━━━ THE RECORDS ━━━
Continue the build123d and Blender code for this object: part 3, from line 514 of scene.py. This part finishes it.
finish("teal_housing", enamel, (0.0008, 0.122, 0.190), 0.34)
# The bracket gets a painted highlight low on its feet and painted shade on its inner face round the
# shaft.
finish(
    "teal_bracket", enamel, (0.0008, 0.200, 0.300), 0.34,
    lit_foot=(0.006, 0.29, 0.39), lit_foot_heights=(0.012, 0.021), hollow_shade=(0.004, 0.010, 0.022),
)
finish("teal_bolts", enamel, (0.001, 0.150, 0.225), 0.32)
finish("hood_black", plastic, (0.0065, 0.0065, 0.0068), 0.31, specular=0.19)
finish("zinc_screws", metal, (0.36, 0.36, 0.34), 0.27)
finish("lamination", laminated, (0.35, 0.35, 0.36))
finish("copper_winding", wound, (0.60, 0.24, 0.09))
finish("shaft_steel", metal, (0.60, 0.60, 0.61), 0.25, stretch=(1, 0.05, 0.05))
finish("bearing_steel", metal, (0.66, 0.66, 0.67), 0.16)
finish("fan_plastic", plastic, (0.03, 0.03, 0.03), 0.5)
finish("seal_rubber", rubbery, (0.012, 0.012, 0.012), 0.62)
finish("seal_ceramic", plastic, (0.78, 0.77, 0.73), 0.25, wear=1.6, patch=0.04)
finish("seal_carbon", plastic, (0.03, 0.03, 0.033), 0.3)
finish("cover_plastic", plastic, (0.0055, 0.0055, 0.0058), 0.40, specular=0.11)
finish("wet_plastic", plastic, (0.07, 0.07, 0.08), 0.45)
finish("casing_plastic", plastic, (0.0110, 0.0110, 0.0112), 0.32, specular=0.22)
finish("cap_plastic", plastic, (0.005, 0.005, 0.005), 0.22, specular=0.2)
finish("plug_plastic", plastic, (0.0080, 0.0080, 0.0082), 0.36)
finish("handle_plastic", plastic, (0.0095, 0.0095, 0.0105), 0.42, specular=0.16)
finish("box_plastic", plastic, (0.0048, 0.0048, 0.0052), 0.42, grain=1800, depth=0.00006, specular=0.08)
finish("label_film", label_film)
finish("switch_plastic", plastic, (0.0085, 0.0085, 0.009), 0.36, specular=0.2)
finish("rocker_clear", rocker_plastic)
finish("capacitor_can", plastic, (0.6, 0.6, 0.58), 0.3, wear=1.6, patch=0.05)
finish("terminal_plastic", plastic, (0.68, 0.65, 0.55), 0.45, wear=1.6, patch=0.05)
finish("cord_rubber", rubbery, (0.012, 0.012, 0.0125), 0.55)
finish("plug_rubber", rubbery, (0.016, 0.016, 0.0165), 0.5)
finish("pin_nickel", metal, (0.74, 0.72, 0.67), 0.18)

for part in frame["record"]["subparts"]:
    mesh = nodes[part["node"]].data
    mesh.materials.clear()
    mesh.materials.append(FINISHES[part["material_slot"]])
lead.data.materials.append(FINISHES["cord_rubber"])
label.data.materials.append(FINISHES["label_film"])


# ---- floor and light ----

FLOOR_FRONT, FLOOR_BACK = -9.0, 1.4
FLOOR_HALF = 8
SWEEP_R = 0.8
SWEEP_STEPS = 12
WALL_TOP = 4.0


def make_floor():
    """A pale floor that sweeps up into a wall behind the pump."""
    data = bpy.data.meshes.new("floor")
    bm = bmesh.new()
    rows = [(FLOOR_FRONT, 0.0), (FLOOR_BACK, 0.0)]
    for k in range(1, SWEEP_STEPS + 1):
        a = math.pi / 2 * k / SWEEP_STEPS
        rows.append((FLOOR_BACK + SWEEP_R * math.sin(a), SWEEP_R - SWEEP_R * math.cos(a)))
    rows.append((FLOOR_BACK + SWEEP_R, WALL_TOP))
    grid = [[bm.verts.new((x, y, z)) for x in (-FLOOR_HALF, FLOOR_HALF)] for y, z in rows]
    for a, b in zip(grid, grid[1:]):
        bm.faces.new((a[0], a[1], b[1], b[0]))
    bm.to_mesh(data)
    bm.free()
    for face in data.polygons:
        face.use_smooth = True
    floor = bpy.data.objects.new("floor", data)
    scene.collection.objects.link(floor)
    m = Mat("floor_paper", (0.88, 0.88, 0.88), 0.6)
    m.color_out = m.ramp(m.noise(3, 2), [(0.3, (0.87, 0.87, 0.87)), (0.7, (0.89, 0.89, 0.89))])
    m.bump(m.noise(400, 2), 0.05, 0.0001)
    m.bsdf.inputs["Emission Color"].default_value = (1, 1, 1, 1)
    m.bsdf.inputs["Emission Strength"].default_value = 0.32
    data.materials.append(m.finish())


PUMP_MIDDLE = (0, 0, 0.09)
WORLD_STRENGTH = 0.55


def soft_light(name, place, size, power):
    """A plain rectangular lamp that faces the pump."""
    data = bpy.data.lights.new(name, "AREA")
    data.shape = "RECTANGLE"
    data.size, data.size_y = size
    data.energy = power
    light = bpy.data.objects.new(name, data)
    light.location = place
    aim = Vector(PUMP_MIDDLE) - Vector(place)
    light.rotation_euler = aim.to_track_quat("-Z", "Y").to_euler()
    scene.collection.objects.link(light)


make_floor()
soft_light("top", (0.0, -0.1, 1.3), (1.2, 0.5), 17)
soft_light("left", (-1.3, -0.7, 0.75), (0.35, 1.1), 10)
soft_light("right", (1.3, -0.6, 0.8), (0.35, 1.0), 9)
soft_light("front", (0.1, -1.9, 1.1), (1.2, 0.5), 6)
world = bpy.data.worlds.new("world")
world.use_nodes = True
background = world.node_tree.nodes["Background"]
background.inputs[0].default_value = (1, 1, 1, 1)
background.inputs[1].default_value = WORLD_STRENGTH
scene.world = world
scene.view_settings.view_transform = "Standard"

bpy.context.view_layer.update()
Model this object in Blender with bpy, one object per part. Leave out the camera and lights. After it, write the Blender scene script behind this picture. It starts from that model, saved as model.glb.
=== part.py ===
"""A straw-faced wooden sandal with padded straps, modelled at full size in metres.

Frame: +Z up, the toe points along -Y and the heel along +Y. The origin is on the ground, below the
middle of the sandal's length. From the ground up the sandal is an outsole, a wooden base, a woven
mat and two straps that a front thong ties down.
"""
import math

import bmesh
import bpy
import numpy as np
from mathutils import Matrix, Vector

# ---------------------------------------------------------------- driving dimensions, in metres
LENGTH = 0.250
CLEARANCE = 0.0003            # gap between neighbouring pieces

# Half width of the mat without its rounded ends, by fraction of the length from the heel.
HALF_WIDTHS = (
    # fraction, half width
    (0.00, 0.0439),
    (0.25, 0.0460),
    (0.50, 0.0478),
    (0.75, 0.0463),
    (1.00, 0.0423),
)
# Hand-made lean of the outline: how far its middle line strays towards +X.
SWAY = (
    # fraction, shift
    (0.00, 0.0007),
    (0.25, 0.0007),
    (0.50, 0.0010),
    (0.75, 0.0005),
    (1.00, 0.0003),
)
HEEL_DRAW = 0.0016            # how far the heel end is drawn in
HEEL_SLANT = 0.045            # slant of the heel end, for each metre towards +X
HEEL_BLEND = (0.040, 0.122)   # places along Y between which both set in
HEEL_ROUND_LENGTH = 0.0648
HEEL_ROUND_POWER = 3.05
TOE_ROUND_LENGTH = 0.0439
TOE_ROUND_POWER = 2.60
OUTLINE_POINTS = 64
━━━
Recite the full listing above exactly.

RESPONSE:
Continue the build123d and Blender code for this object: part 3, from line 514 of scene.py. This part finishes it.
finish("teal_housing", enamel, (0.0008, 0.122, 0.190), 0.34)
# The bracket gets a painted highlight low on its feet and painted shade on its inner face round the
# shaft.
finish(
    "teal_bracket", enamel, (0.0008, 0.200, 0.300), 0.34,
    lit_foot=(0.006, 0.29, 0.39), lit_foot_heights=(0.012, 0.021), hollow_shade=(0.004, 0.010, 0.022),
)
finish("teal_bolts", enamel, (0.001, 0.150, 0.225), 0.32)
finish("hood_black", plastic, (0.0065, 0.0065, 0.0068), 0.31, specular=0.19)
finish("zinc_screws", metal, (0.36, 0.36, 0.34), 0.27)
finish("lamination", laminated, (0.35, 0.35, 0.36))
finish("copper_winding", wound, (0.60, 0.24, 0.09))
finish("shaft_steel", metal, (0.60, 0.60, 0.61), 0.25, stretch=(1, 0.05, 0.05))
finish("bearing_steel", metal, (0.66, 0.66, 0.67), 0.16)
finish("fan_plastic", plastic, (0.03, 0.03, 0.03), 0.5)
finish("seal_rubber", rubbery, (0.012, 0.012, 0.012), 0.62)
finish("seal_ceramic", plastic, (0.78, 0.77, 0.73), 0.25, wear=1.6, patch=0.04)
finish("seal_carbon", plastic, (0.03, 0.03, 0.033), 0.3)
finish("cover_plastic", plastic, (0.0055, 0.0055, 0.0058), 0.40, specular=0.11)
finish("wet_plastic", plastic, (0.07, 0.07, 0.08), 0.45)
finish("casing_plastic", plastic, (0.0110, 0.0110, 0.0112), 0.32, specular=0.22)
finish("cap_plastic", plastic, (0.005, 0.005, 0.005), 0.22, specular=0.2)
finish("plug_plastic", plastic, (0.0080, 0.0080, 0.0082), 0.36)
finish("handle_plastic", plastic, (0.0095, 0.0095, 0.0105), 0.42, specular=0.16)
finish("box_plastic", plastic, (0.0048, 0.0048, 0.0052), 0.42, grain=1800, depth=0.00006, specular=0.08)
finish("label_film", label_film)
finish("switch_plastic", plastic, (0.0085, 0.0085, 0.009), 0.36, specular=0.2)
finish("rocker_clear", rocker_plastic)
finish("capacitor_can", plastic, (0.6, 0.6, 0.58), 0.3, wear=1.6, patch=0.05)
finish("terminal_plastic", plastic, (0.68, 0.65, 0.55), 0.45, wear=1.6, patch=0.05)
finish("cord_rubber", rubbery, (0.012, 0.012, 0.0125), 0.55)
finish("plug_rubber", rubbery, (0.016, 0.016, 0.0165), 0.5)
finish("pin_nickel", metal, (0.74, 0.72, 0.67), 0.18)

for part in frame["record"]["subparts"]:
    mesh = nodes[part["node"]].data
    mesh.materials.clear()
    mesh.materials.append(FINISHES[part["material_slot"]])
lead.data.materials.append(FINISHES["cord_rubber"])
label.data.materials.append(FINISHES["label_film"])


# ---- floor and light ----

FLOOR_FRONT, FLOOR_BACK = -9.0, 1.4
FLOOR_HALF = 8
SWEEP_R = 0.8
SWEEP_STEPS = 12
WALL_TOP = 4.0


def make_floor():
    """A pale floor that sweeps up into a wall behind the pump."""
    data = bpy.data.meshes.new("floor")
    bm = bmesh.new()
    rows = [(FLOOR_FRONT, 0.0), (FLOOR_BACK, 0.0)]
    for k in range(1, SWEEP_STEPS + 1):
        a = math.pi / 2 * k / SWEEP_STEPS
        rows.append((FLOOR_BACK + SWEEP_R * math.sin(a), SWEEP_R - SWEEP_R * math.cos(a)))
    rows.append((FLOOR_BACK + SWEEP_R, WALL_TOP))
    grid = [[bm.verts.new((x, y, z)) for x in (-FLOOR_HALF, FLOOR_HALF)] for y, z in rows]
    for a, b in zip(grid, grid[1:]):
        bm.faces.new((a[0], a[1], b[1], b[0]))
    bm.to_mesh(data)
    bm.free()
    for face in data.polygons:
        face.use_smooth = True
    floor = bpy.data.objects.new("floor", data)
    scene.collection.objects.link(floor)
    m = Mat("floor_paper", (0.88, 0.88, 0.88), 0.6)
    m.color_out = m.ramp(m.noise(3, 2), [(0.3, (0.87, 0.87, 0.87)), (0.7, (0.89, 0.89, 0.89))])
    m.bump(m.noise(400, 2), 0.05, 0.0001)
    m.bsdf.inputs["Emission Color"].default_value = (1, 1, 1, 1)
    m.bsdf.inputs["Emission Strength"].default_value = 0.32
    data.materials.append(m.finish())


PUMP_MIDDLE = (0, 0, 0.09)
WORLD_STRENGTH = 0.55


def soft_light(name, place, size, power):
    """A plain rectangular lamp that faces the pump."""
    data = bpy.data.lights.new(name, "AREA")
    data.shape = "RECTANGLE"
    data.size, data.size_y = size
    data.energy = power
    light = bpy.data.objects.new(name, data)
    light.location = place
    aim = Vector(PUMP_MIDDLE) - Vector(place)
    light.rotation_euler = aim.to_track_quat("-Z", "Y").to_euler()
    scene.collection.objects.link(light)


make_floor()
soft_light("top", (0.0, -0.1, 1.3), (1.2, 0.5), 17)
soft_light("left", (-1.3, -0.7, 0.75), (0.35, 1.1), 10)
soft_light("right", (1.3, -0.6, 0.8), (0.35, 1.0), 9)
soft_light("front", (0.1, -1.9, 1.1), (1.2, 0.5), 6)
world = bpy.data.worlds.new("world")
world.use_nodes = True
background = world.node_tree.nodes["Background"]
background.inputs[0].default_value = (1, 1, 1, 1)
background.inputs[1].default_value = WORLD_STRENGTH
scene.world = world
scene.view_settings.view_transform = "Standard"

bpy.context.view_layer.update()
Model this object in Blender with bpy, one object per part. Leave out the camera and lights. After it, write the Blender scene script behind this picture. It starts from that model, saved as model.glb.
=== part.py ===
"""A straw-faced wooden sandal with padded straps, modelled at full size in metres.

Frame: +Z up, the toe points along -Y and the heel along +Y. The origin is on the ground, below the
middle of the sandal's length. From the ground up the sandal is an outsole, a wooden base, a woven
mat and two straps that a front thong ties down.
"""
import math

import bmesh
import bpy
import numpy as np
from mathutils import Matrix, Vector

# ---------------------------------------------------------------- driving dimensions, in metres
LENGTH = 0.250
CLEARANCE = 0.0003            # gap between neighbouring pieces

# Half width of the mat without its rounded ends, by fraction of the length from the heel.
HALF_WIDTHS = (
    # fraction, half width
    (0.00, 0.0439),
    (0.25, 0.0460),
    (0.50, 0.0478),
    (0.75, 0.0463),
    (1.00, 0.0423),
)
# Hand-made lean of the outline: how far its middle line strays towards +X.
SWAY = (
    # fraction, shift
    (0.00, 0.0007),
    (0.25, 0.0007),
    (0.50, 0.0010),
    (0.75, 0.0005),
    (1.00, 0.0003),
)
HEEL_DRAW = 0.0016            # how far the heel end is drawn in
HEEL_SLANT = 0.045            # slant of the heel end, for each metre towards +X
HEEL_BLEND = (0.040, 0.122)   # places along Y between which both set in
HEEL_ROUND_LENGTH = 0.0648
HEEL_ROUND_POWER = 3.05
TOE_ROUND_LENGTH = 0.0439
TOE_ROUND_POWER = 2.60
OUTLINE_POINTS = 64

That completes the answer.